- **Objective**: Nothing may be dropped or altered: reproduce all the data.

——

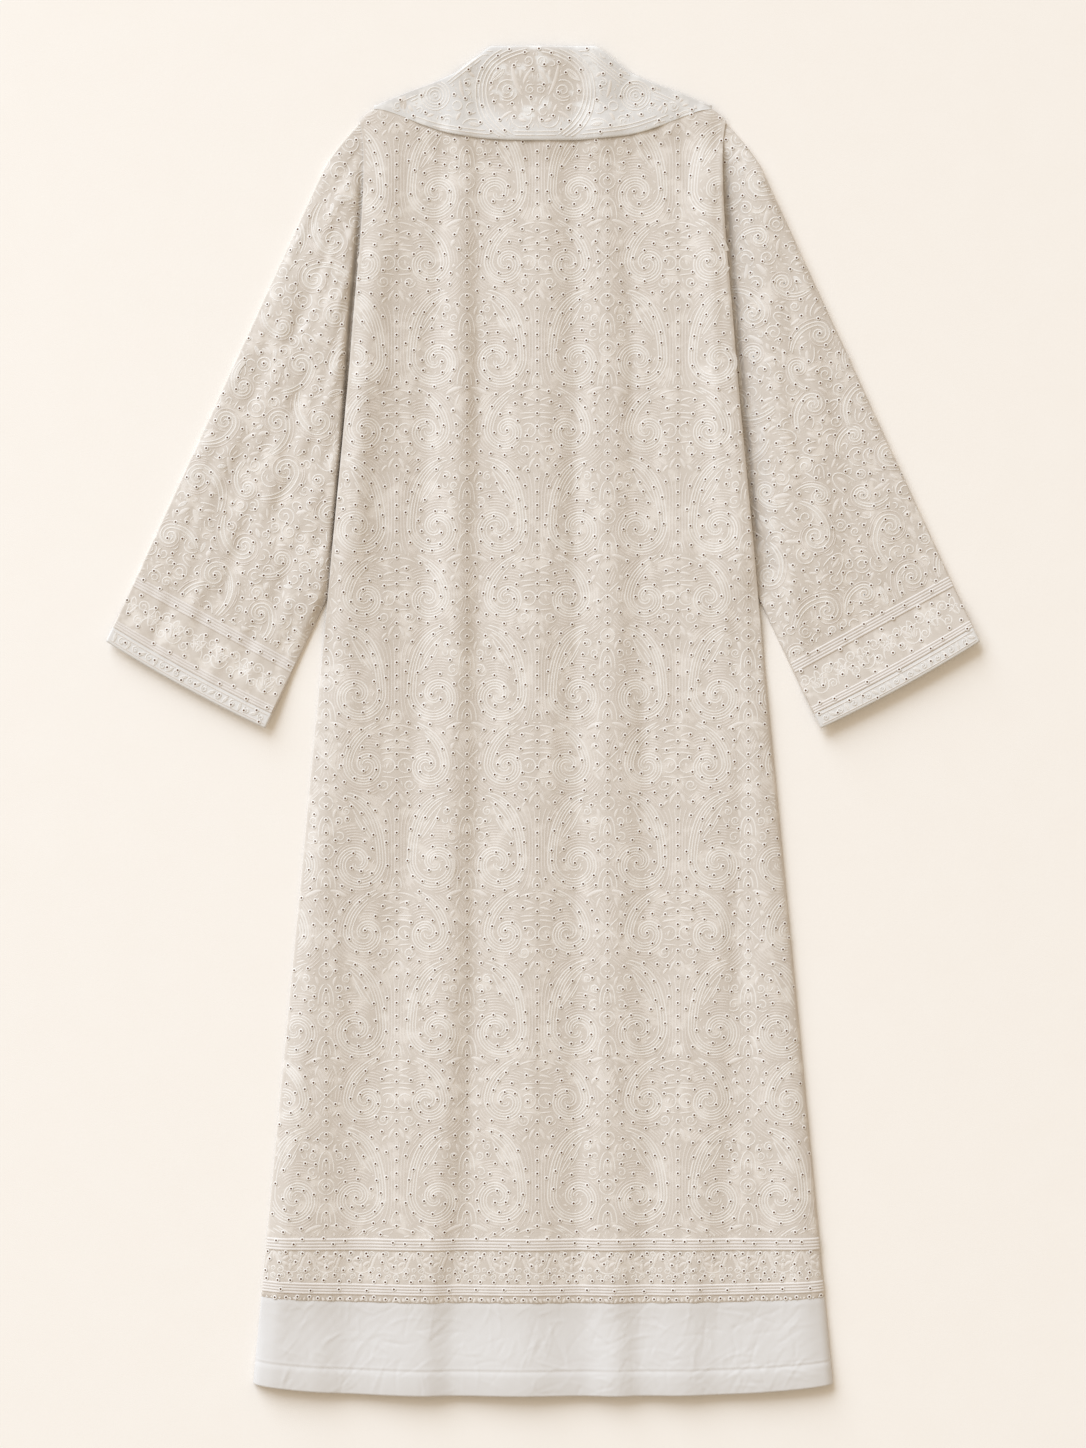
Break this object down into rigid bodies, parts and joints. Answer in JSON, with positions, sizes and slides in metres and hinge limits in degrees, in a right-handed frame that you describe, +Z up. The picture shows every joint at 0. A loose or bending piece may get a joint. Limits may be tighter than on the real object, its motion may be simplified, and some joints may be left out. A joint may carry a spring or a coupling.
{
  "type": "silk kaftan",
  "caption": "Long silk kaftan laid flat, back up, with wide sleeves, a broad folded collar, raised embroidery borders and a plain hem band.",
  "frame": {"origin": "under the middle of the outline, on the surface that the garment lies on", "axes": "+Y from the hem to the neck, +X to the viewer's right with the back facing up, +Z up off the surface"},
  "size_m": [0.9068, 1.4, 0.0111],
  "materials": {
    "embroidered_silk": "ivory silk covered with tone-on-tone cord embroidery",
    "front_silk": "plain ivory silk",
    "plain_silk": "smooth cool ivory silk with a soft sheen",
    "collar_silk": "cool ivory silk with close embroidery",
    "stitched_tape": "tape of parallel stitched cords"
  },
  "bodies": {
    "root": {"back_panel": "embroidered_silk", "front_panel": "front_silk", "back_hem_band": "plain_silk", "front_hem_band": "plain_silk", "collar_stand": "collar_silk", "collar_fall": "collar_silk", "hem_tape_upper": "stitched_tape", "hem_tape_lower": "stitched_tape", "sleeve_left": "embroidered_silk", "sleeve_right": "embroidered_silk", "cuff_facing_left": "plain_silk", "cuff_facing_right": "plain_silk", "cuff_tape_upper_left": "stitched_tape", "cuff_tape_upper_right": "stitched_tape", "cuff_tape_lower_left": "stitched_tape", "cuff_tape_lower_right": "stitched_tape"}
  },
  "joints": []
}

——

- **Written reply**:
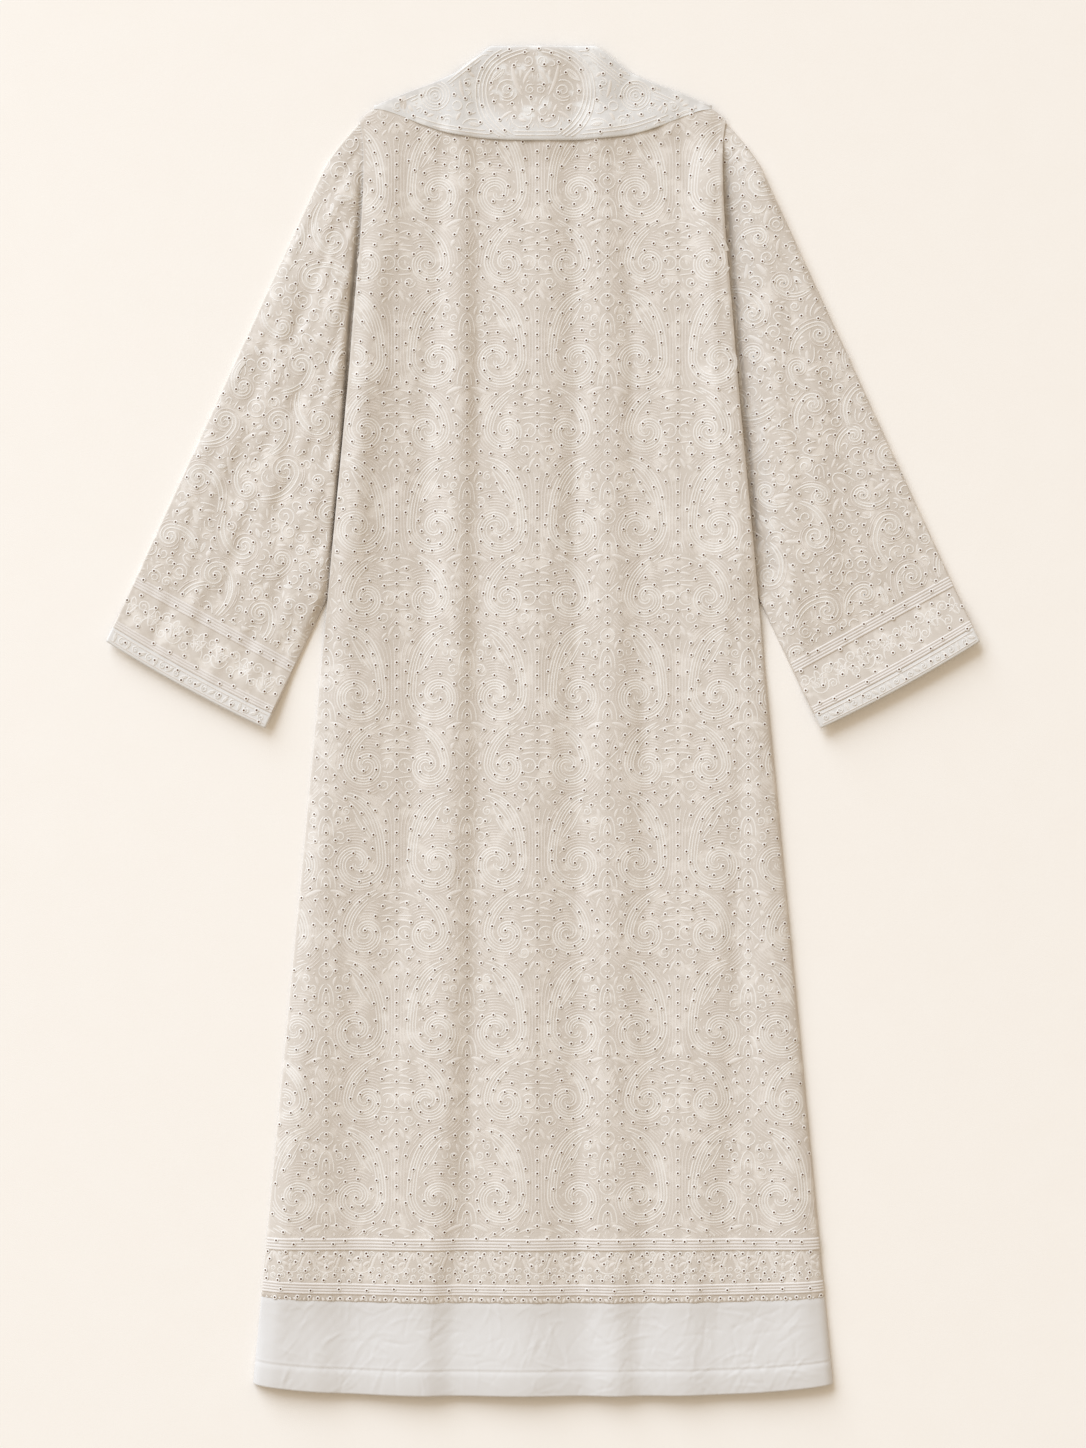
Break this object down into rigid bodies, parts and joints. Answer in JSON, with positions, sizes and slides in metres and hinge limits in degrees, in a right-handed frame that you describe, +Z up. The picture shows every joint at 0. A loose or bending piece may get a joint. Limits may be tighter than on the real object, its motion may be simplified, and some joints may be left out. A joint may carry a spring or a coupling.
{
  "type": "silk kaftan",
  "caption": "Long silk kaftan laid flat, back up, with wide sleeves, a broad folded collar, raised embroidery borders and a plain hem band.",
  "frame": {"origin": "under the middle of the outline, on the surface that the garment lies on", "axes": "+Y from the hem to the neck, +X to the viewer's right with the back facing up, +Z up off the surface"},
  "size_m": [0.9068, 1.4, 0.0111],
  "materials": {
    "embroidered_silk": "ivory silk covered with tone-on-tone cord embroidery",
    "front_silk": "plain ivory silk",
    "plain_silk": "smooth cool ivory silk with a soft sheen",
    "collar_silk": "cool ivory silk with close embroidery",
    "stitched_tape": "tape of parallel stitched cords"
  },
  "bodies": {
    "root": {"back_panel": "embroidered_silk", "front_panel": "front_silk", "back_hem_band": "plain_silk", "front_hem_band": "plain_silk", "collar_stand": "collar_silk", "collar_fall": "collar_silk", "hem_tape_upper": "stitched_tape", "hem_tape_lower": "stitched_tape", "sleeve_left": "embroidered_silk", "sleeve_right": "embroidered_silk", "cuff_facing_left": "plain_silk", "cuff_facing_right": "plain_silk", "cuff_tape_upper_left": "stitched_tape", "cuff_tape_upper_right": "stitched_tape", "cuff_tape_lower_left": "stitched_tape", "cuff_tape_lower_right": "stitched_tape"}
  },
  "joints": []
}